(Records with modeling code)

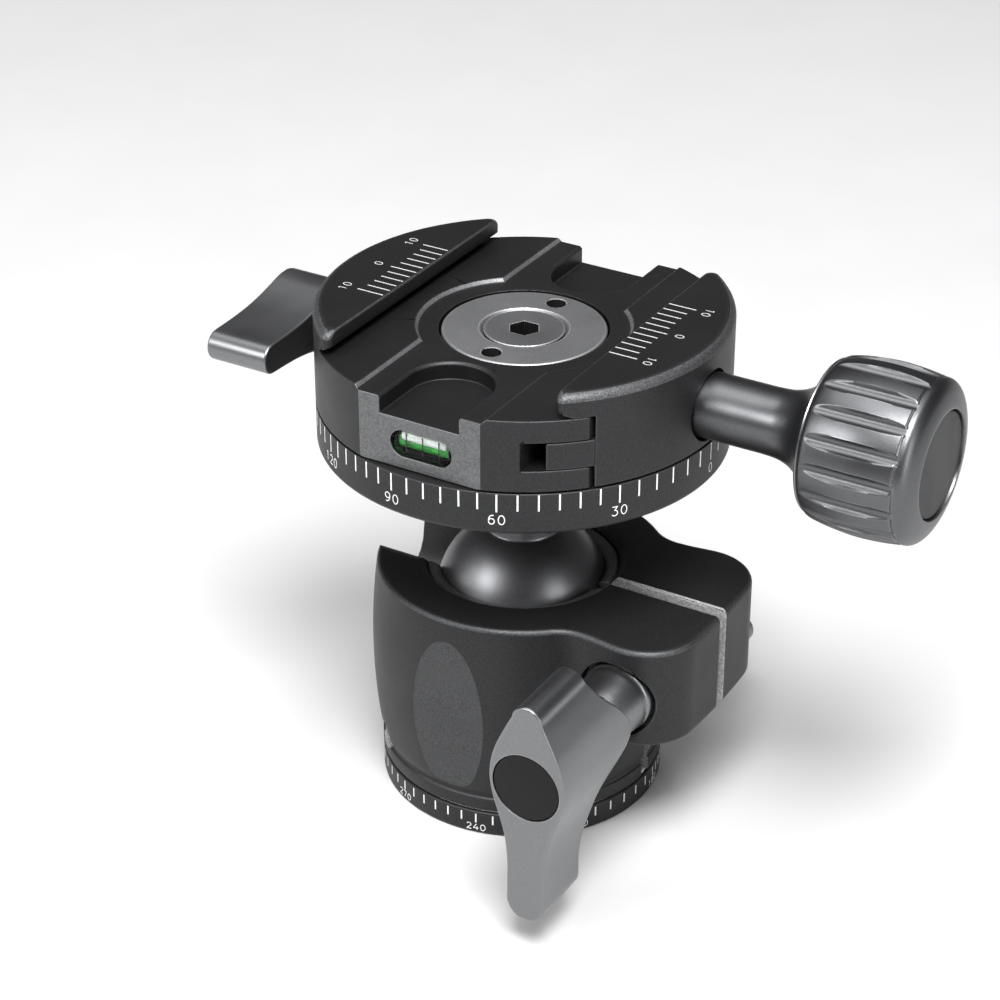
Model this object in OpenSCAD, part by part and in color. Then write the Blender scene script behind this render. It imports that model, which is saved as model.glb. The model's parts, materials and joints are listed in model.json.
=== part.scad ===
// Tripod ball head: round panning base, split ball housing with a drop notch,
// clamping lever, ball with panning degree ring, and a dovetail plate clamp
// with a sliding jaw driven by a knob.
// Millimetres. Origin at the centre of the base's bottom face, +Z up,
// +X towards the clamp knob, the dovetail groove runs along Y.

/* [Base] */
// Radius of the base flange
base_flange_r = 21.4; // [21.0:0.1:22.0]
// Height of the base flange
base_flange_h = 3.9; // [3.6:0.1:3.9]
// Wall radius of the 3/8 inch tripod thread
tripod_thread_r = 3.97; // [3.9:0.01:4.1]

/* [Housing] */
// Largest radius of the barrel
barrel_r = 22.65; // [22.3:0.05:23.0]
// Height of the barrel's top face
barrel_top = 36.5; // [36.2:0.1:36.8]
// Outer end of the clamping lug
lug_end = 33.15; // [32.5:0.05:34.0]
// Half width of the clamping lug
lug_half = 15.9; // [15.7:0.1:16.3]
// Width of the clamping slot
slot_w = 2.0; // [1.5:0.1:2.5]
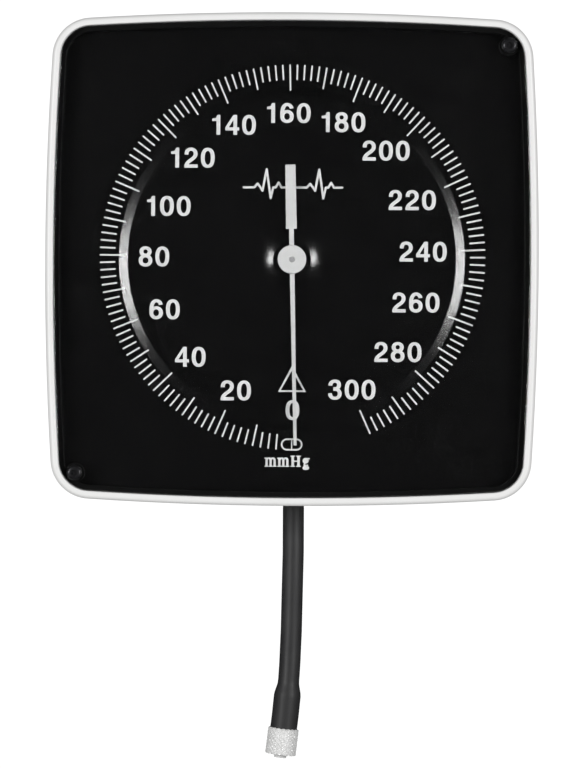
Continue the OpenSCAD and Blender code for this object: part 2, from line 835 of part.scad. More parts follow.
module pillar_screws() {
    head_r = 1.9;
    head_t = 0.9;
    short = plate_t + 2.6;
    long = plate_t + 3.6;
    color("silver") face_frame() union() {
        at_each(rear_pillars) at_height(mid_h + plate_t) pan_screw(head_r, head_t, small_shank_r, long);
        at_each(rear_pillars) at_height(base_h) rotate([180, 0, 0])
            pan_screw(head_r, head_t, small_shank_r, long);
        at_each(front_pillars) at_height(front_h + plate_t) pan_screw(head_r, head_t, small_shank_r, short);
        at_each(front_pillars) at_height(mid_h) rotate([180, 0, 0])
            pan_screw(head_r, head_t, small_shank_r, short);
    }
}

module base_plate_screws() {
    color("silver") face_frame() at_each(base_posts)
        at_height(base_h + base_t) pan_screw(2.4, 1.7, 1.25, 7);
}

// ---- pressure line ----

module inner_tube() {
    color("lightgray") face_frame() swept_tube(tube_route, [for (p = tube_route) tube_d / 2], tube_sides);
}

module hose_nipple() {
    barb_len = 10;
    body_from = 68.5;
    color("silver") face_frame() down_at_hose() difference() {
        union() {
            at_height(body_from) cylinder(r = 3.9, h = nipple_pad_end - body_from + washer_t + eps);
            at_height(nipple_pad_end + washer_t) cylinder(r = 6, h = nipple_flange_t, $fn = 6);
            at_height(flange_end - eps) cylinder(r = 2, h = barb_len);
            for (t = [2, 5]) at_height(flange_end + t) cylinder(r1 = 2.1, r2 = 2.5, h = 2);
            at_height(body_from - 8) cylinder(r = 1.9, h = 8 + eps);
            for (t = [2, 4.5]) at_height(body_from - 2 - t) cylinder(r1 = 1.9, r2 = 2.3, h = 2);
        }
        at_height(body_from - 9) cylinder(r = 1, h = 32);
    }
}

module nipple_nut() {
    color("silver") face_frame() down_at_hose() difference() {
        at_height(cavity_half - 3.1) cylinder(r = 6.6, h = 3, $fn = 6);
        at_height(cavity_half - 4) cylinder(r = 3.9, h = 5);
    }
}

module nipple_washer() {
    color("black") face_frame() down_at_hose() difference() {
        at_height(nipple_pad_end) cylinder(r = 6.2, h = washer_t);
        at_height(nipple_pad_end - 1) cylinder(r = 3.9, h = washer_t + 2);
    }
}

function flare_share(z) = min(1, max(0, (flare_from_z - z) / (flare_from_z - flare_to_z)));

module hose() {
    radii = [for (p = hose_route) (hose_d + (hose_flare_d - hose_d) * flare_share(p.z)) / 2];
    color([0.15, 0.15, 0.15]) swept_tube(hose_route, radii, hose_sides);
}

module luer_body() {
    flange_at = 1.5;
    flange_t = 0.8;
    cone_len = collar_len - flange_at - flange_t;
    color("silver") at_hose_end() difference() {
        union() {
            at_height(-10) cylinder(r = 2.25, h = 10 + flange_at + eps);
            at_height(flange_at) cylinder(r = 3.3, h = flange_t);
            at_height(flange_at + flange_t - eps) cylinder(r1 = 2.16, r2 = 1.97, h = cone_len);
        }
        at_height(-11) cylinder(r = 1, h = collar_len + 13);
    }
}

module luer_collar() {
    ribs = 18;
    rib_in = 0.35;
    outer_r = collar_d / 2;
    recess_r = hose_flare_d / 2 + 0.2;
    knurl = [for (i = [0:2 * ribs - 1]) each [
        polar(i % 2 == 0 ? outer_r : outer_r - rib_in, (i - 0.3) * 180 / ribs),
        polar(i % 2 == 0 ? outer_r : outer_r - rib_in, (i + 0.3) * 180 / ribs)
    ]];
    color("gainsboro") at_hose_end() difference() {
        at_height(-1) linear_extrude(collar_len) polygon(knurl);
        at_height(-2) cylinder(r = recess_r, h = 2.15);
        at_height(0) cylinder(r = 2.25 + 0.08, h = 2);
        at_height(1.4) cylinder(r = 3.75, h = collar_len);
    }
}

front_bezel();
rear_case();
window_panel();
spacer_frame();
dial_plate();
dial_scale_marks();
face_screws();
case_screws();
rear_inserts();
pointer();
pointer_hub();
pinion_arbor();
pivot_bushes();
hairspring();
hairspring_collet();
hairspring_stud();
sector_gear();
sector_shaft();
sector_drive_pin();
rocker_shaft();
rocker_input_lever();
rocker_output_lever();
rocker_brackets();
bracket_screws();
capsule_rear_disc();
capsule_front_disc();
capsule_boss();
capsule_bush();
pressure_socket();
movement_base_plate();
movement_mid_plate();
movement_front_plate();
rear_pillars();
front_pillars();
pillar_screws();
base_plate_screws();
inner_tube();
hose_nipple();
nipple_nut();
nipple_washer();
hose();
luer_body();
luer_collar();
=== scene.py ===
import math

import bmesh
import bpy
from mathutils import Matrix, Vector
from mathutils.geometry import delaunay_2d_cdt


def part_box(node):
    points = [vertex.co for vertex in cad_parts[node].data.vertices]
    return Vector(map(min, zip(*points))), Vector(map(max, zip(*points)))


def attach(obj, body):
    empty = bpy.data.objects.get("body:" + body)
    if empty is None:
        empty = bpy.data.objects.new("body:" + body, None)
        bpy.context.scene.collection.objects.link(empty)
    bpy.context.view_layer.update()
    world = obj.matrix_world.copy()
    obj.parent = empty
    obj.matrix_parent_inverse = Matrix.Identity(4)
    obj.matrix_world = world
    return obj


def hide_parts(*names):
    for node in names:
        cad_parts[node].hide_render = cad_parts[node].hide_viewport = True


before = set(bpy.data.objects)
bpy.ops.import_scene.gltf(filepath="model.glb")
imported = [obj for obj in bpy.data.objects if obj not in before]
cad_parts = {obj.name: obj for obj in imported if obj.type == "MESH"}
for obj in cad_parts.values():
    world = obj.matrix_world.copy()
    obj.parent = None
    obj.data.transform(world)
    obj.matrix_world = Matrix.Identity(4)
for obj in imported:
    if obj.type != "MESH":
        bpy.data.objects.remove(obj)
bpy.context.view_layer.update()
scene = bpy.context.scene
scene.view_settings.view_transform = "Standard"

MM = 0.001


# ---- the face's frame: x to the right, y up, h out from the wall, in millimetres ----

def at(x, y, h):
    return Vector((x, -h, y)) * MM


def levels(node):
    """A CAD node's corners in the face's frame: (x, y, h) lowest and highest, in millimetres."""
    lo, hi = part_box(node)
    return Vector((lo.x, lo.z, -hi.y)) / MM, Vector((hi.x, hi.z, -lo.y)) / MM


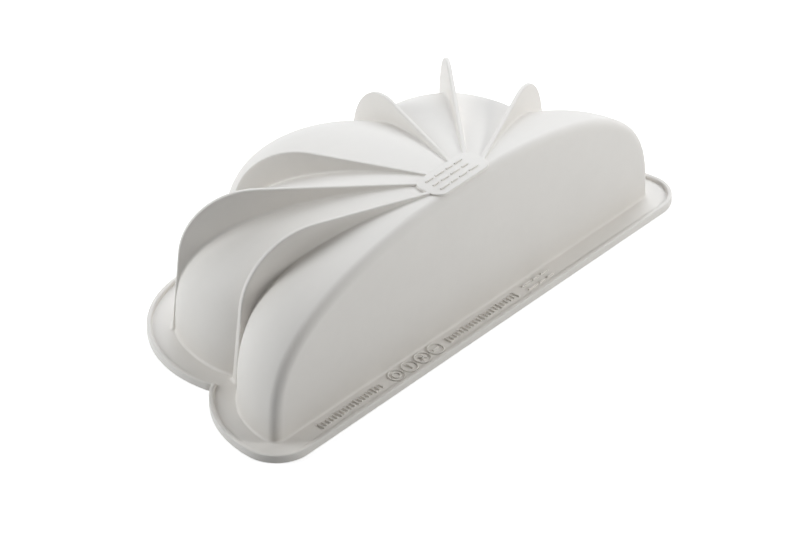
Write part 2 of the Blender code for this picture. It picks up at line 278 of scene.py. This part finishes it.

◆ **What is expected**
Solely the line containing "front_bezel();", the line containing "obj.parent = None", and the lines between them are to be given again, exactly as written.

◆ **Final result**
front_bezel();
rear_case();
window_panel();
spacer_frame();
dial_plate();
dial_scale_marks();
face_screws();
case_screws();
rear_inserts();
pointer();
pointer_hub();
pinion_arbor();
pivot_bushes();
hairspring();
hairspring_collet();
hairspring_stud();
sector_gear();
sector_shaft();
sector_drive_pin();
rocker_shaft();
rocker_input_lever();
rocker_output_lever();
rocker_brackets();
bracket_screws();
capsule_rear_disc();
capsule_front_disc();
capsule_boss();
capsule_bush();
pressure_socket();
movement_base_plate();
movement_mid_plate();
movement_front_plate();
rear_pillars();
front_pillars();
pillar_screws();
base_plate_screws();
inner_tube();
hose_nipple();
nipple_nut();
nipple_washer();
hose();
luer_body();
luer_collar();
=== scene.py ===
import math

import bmesh
import bpy
from mathutils import Matrix, Vector
from mathutils.geometry import delaunay_2d_cdt


def part_box(node):
    points = [vertex.co for vertex in cad_parts[node].data.vertices]
    return Vector(map(min, zip(*points))), Vector(map(max, zip(*points)))


def attach(obj, body):
    empty = bpy.data.objects.get("body:" + body)
    if empty is None:
        empty = bpy.data.objects.new("body:" + body, None)
        bpy.context.scene.collection.objects.link(empty)
    bpy.context.view_layer.update()
    world = obj.matrix_world.copy()
    obj.parent = empty
    obj.matrix_parent_inverse = Matrix.Identity(4)
    obj.matrix_world = world
    return obj


def hide_parts(*names):
    for node in names:
        cad_parts[node].hide_render = cad_parts[node].hide_viewport = True


before = set(bpy.data.objects)
bpy.ops.import_scene.gltf(filepath="model.glb")
imported = [obj for obj in bpy.data.objects if obj not in before]
cad_parts = {obj.name: obj for obj in imported if obj.type == "MESH"}
for obj in cad_parts.values():
    world = obj.matrix_world.copy()
    obj.parent = None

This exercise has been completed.